From the first line of the data below, repeat each line exactly until you reach the line with "from mathutils import Matrix"; include that line too.

══ Data excerpt

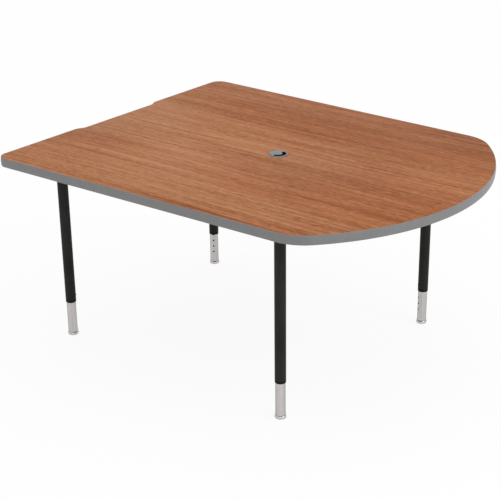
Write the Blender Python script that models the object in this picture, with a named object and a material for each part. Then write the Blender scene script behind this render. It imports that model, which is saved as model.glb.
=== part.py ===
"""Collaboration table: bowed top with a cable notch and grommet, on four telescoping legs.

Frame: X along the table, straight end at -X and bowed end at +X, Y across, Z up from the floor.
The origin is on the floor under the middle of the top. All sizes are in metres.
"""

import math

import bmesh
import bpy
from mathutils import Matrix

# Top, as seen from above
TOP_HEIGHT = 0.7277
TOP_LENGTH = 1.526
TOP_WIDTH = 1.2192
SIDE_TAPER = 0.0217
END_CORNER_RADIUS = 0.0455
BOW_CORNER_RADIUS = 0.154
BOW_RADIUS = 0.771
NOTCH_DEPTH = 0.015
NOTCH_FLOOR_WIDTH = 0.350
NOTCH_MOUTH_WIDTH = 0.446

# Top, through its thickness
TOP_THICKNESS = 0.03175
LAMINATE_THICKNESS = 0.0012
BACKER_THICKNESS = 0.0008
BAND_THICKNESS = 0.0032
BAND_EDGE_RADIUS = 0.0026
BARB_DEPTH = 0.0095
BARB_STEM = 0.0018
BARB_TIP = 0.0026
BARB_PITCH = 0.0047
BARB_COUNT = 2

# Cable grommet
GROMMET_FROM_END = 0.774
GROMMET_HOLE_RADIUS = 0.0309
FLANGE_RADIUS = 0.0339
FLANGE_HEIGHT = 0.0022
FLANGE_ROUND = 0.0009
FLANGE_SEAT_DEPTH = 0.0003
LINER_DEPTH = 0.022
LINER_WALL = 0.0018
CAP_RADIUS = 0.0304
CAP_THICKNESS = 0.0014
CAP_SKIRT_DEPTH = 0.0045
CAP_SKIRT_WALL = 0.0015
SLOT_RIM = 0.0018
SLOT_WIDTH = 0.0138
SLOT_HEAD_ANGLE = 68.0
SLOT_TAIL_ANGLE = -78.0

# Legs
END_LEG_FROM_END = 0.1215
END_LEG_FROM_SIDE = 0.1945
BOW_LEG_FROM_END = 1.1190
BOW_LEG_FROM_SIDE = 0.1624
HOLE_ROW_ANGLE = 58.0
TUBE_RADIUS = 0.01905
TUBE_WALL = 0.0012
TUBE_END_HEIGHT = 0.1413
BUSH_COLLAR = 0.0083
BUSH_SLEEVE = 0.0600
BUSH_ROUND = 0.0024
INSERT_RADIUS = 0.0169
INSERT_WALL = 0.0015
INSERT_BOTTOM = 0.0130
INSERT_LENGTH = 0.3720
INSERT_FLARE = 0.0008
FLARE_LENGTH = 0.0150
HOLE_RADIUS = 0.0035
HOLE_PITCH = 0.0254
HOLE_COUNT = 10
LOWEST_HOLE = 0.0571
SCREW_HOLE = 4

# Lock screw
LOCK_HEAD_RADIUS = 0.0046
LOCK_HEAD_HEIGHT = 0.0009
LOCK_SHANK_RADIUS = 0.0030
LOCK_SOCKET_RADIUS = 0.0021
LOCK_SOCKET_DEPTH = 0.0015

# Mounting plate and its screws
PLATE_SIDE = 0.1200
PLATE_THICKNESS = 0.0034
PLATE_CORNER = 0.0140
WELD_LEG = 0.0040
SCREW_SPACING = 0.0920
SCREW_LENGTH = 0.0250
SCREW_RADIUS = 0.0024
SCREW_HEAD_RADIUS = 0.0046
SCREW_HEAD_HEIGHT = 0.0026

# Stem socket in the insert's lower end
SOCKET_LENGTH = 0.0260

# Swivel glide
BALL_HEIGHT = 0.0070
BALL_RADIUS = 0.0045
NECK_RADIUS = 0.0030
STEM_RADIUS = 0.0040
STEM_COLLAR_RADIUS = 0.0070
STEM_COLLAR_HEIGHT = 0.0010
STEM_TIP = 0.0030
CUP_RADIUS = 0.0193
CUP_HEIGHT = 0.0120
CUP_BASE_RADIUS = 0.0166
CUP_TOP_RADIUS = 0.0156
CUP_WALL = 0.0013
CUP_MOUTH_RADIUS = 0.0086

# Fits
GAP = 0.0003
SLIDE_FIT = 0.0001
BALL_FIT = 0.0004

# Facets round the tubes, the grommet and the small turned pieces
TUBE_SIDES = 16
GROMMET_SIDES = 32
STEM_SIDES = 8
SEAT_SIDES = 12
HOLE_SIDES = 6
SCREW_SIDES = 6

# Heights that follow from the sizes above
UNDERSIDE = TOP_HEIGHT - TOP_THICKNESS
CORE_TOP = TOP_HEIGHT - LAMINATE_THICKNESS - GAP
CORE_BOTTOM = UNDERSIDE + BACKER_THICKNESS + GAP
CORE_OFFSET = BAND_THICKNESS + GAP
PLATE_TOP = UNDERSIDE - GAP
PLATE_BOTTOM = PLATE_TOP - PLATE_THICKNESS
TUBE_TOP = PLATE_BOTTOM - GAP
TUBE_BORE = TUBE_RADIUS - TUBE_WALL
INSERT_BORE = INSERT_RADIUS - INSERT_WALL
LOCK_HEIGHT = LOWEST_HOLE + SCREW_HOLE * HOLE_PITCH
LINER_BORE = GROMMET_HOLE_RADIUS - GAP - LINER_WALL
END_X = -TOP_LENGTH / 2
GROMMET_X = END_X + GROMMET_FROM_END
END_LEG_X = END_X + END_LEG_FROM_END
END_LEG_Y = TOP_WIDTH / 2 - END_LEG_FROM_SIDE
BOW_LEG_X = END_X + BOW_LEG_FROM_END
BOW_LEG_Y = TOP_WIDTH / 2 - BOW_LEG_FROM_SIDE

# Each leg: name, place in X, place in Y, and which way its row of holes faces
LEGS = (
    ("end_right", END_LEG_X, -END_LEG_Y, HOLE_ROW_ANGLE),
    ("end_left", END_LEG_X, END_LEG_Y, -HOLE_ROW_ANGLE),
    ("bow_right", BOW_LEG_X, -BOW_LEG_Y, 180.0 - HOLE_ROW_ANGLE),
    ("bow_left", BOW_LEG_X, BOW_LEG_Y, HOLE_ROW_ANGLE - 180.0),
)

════

### Solved exercise
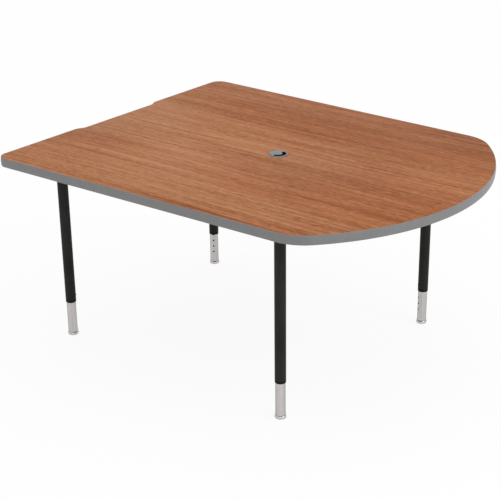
Write the Blender Python script that models the object in this picture, with a named object and a material for each part. Then write the Blender scene script behind this render. It imports that model, which is saved as model.glb.
=== part.py ===
"""Collaboration table: bowed top with a cable notch and grommet, on four telescoping legs.

Frame: X along the table, straight end at -X and bowed end at +X, Y across, Z up from the floor.
The origin is on the floor under the middle of the top. All sizes are in metres.
"""

import math

import bmesh
import bpy
from mathutils import Matrix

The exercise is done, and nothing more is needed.